1 My romanizations of tamiḻ will follow the scheme of the Tamil Lexicon.

2 ‘Your face has lost its lustre and resembles the sandy and thickly wooded river bank in Araṅkam [ancient name of Śrīraṅkam with the hearths quenched and things strewn hither and thither after the celebration of the Paṅkuṇi festival.’ Aham 137.Google Scholar

3 One such inscription is dated in the third year of the Cōḻ king Kulōttuṅka I or 1073, which would be during the time of Rāmānuja (1017–1137). (Annual Reports on Epigraphy, 75 of 1936–37.) Another from 1565 at the time of Vijayanakara ruler Satāsivarāya Mahārāya (57 of 1936–37) gives a detailed account of the provisions made by one Jīyar (Vaiṣṇava ascetic) for special offerings when the deity is bathed in the Kāvērī River on the afternoon of Paṅkuṇi Uttiram, the ninth day of the festival. (A routine still followed in exactly that way.) Other inscriptions mention the ‘Paṅkuṇi festival’, the ‘visit to Uṟaiyūr’, or the ‘visit to Jampukēśvara’.

The temple chronicle, Kōil Oḻuku, gives a number of details of the festival and discusses in detail the border dispute with the Jampukēśvara temple. This text claims to be a continuous record of events, but is usually thought to have been started only in the Vijayanakara period from which time it is rather detailed.

The Lakṣmī Kāvyam is a poetic work of Uttamanambi Tirumalācārya of the fifteenth century which is a full description of this festival and an especially colorful account of the deity's marriage with the Princess of Uṟraiyūr.

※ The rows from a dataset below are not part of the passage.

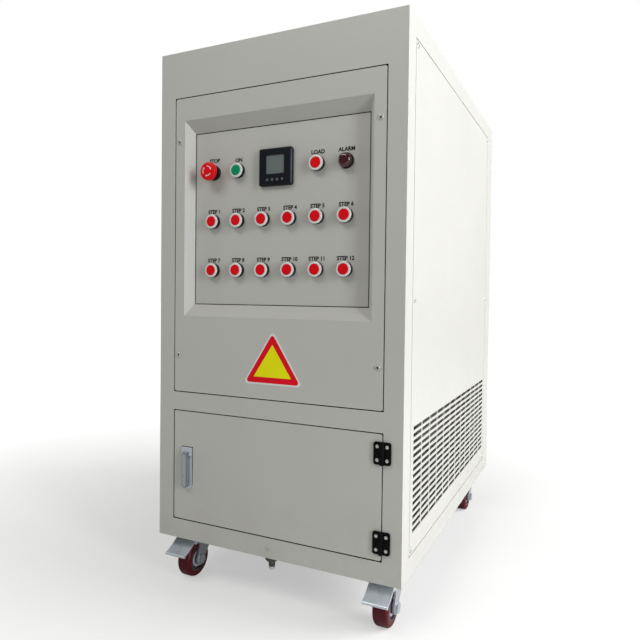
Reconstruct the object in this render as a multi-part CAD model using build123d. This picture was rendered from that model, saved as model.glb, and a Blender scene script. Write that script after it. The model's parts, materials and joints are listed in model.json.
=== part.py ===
from build123d import *

import os

# Resistive generator load bank: a sheet-steel cabinet on four castors, with a control panel in a
# bevelled recess, a terminal compartment behind the lower door, fans and finned resistors inside.
#
# Every piece is modelled in the cabinet's own frame: x from the middle to the right, y from the
# front face towards the back, z up from the underside of the base, in millimetres. CABINET then
# carries each piece to the part's frame, whose origin is on the floor at the middle of the whole.

# Cabinet
BODY_W, BODY_D, BODY_H = 530.0, 850.0, 1000.0
SHEET = 1.5            # thickness of covers, doors and panels
TUBE_WALL = 2.0        # wall of the frame's tubes
POST_W = 36.0          # width of the corner posts, seen from the front
FRONT_POST_D = 43.0    # depth of the front posts, seen from the side
REAR_POST_D = 71.0     # depth of the rear posts, seen from the side
RAIL_D = 30.0          # depth of the front and rear rails
TOP_RAIL, MID_RAIL, BOTTOM_RAIL = 93.0, 37.0, 39.0
REAR_TOP_RAIL = 50.0
SIDE_RAIL, SIDE_RAIL_T = 37.0, 25.0
LOWER_DOOR_OPENING = 228.0
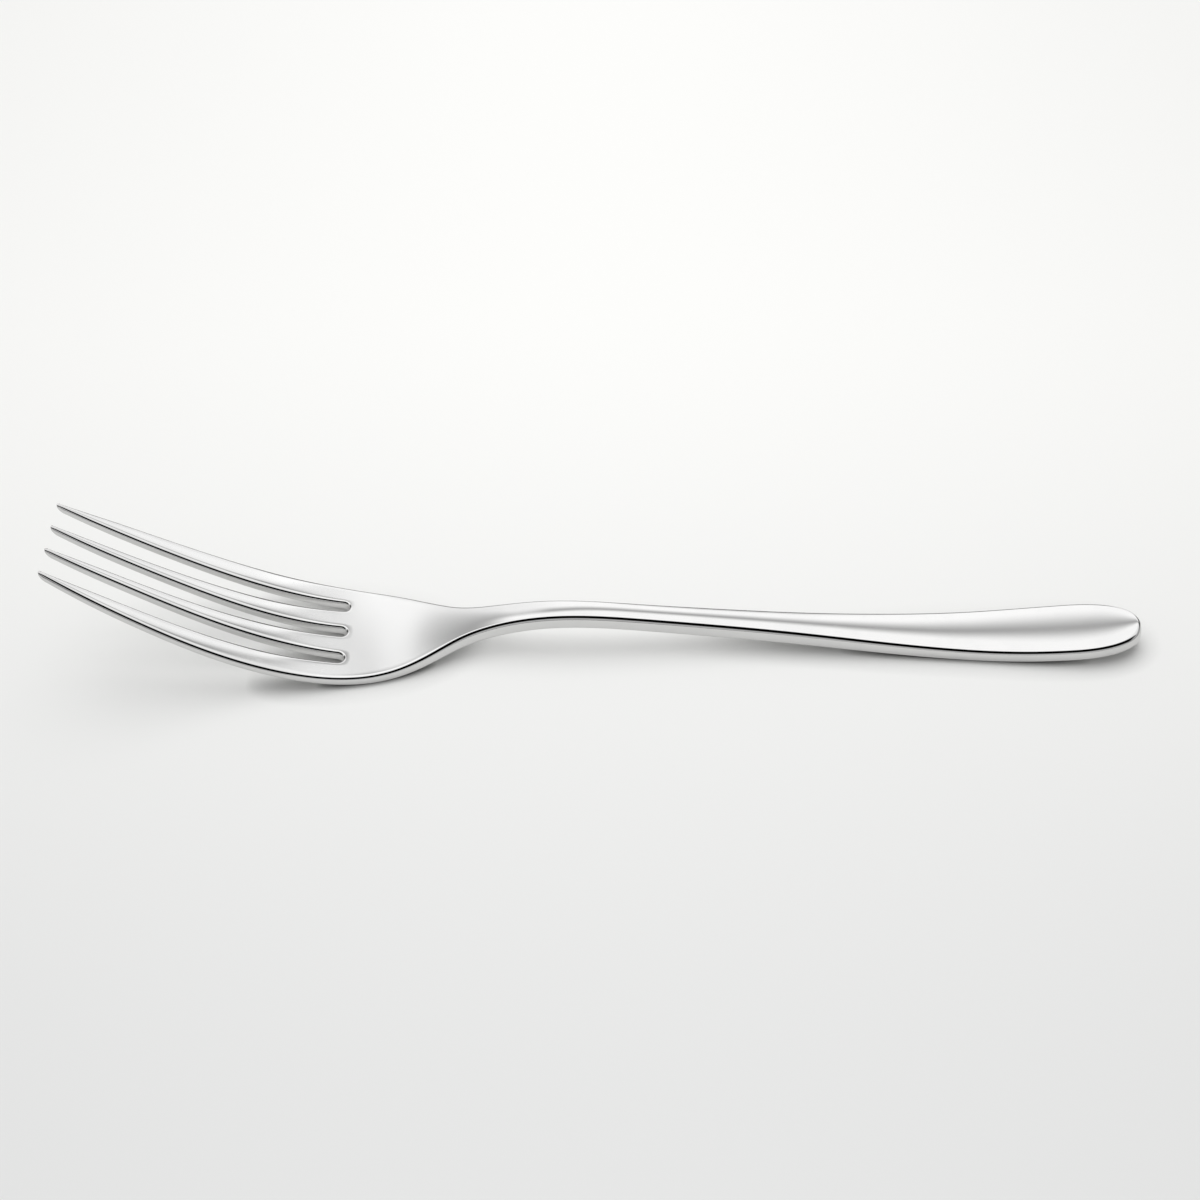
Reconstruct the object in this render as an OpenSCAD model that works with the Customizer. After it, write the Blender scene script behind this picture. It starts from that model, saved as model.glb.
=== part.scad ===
// Dinner fork, stamped and forged from one piece of stainless steel.
// X runs along the fork: the points are at -X and the handle ends at +X.
// Y runs across it, Z is up, and the table that it rests on is at Z = 0.

/* [Overall] */
// Length from the points of the tines to the end of the handle
overall_length = 200; // [180:1:220]

/* [Tines] */
// Length of the slots, from their round crotches to the points
tine_length = 51.8; // [42:0.1:58]
// Height of the points above the table
tip_height = 25.95; // [18:0.05:34]
// Distance between neighbouring points
tip_pitch = 6.1; // [5.4:0.05:6.6]
// Width of a tine where its point begins to round off
tip_w = 0.85; // [0.6:0.05:1.4]
// Length over which the sides of a point round off to its end
tip_round = 0.45; // [0.3:0.05:1]
// Thickness of a tine where its point begins to thin
tip_thickness = 1.25; // [0.9:0.05:1.8]
// Length over which the underside of a point rises to its end
point_length = 1.6; // [1:0.05:2.4]
// Thickness of the metal at the very end of a point
point_thickness = 0.3; // [0.2:0.01:0.6]
// Radius of the slight crown across the front of each tine
tine_crown_r = 22; // [14:1:40]
// Distance between neighbouring slots at the crotches
slot_pitch = 6.85; // [6.2:0.05:7.4]
// Width of a slot at its crotch, which is a half circle
slot_w = 2.3; // [1.6:0.05:3]

/* [Head] */
// Width of the head where it is widest
head_w = 25.8; // [24:0.1:29]
// Distance from the crotches forward to the widest place
head_widest_lead = 14.8; // [10:0.1:20]
// Thickness of the metal where the head rests on the table
head_thickness = 2.03; // [1.5:0.01:2.6]
// Length of the palm, from the crotches to the shoulder
palm_length = 12.2; // [9:0.1:16]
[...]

The saraṇāgatigadya is a well-known hymn attributed to Rāmānuja which he is said to have been inspired to write during this festival.

4 This methodological aside has already kept us from a description of the festival too long. But I must explicitly acknowledge what readers familiar with the current literature in the field will already have noted. I am attempting a synthesis of methods here in which Wilfred Cantwell Smith's interest in ‘faith’ statements is incorporated in the explicit level; Clifford Geertz’ and Mary Douglas's interest in implicit (cultural) meaning is incorporated in the middle level; and the unconscious level brings out the kind of structural meaning Levi Strauss has taught us to seek out.

5 South Indians now use the English word ‘festival’ to refer to special days of celebration in the temple. The tamiḻ word is ‘tirunāl’ or ‘holy day’.

6 In most temples there is only one brahmōtsava per year. In Śrīraṅkam there are three, for in addition to the ‘Original’ one we are describing there is a Bhūpati festival in the month of Tai (January–February) and Viruppaṇ festival in the month of Cittirai (April–May). These two additional brahmōtsavas were instituted in honor of the famous Vijayanakara kings they are named after. The most popular festival of the year is the Adyayanōtsava or Vaikuṇṭa festival held in Mārgaḻi (December–January). It lasts twenty days and is sometimes spoken of as a double brahmōtsava, but it is really a rather different kind of festival centering around the reciting of the Tamiḻ hymnbook rather than the procession of the deity. My study of that festival appeared in History of Religions, 21, 3 (02 1982).Google Scholar

7 A similar polar contrast is found in Tmaiḻ poetics where poems are either puram or ‘external’ and have to do with kingship and war, or they are akam or ‘internal’ and have to do with love and fertility.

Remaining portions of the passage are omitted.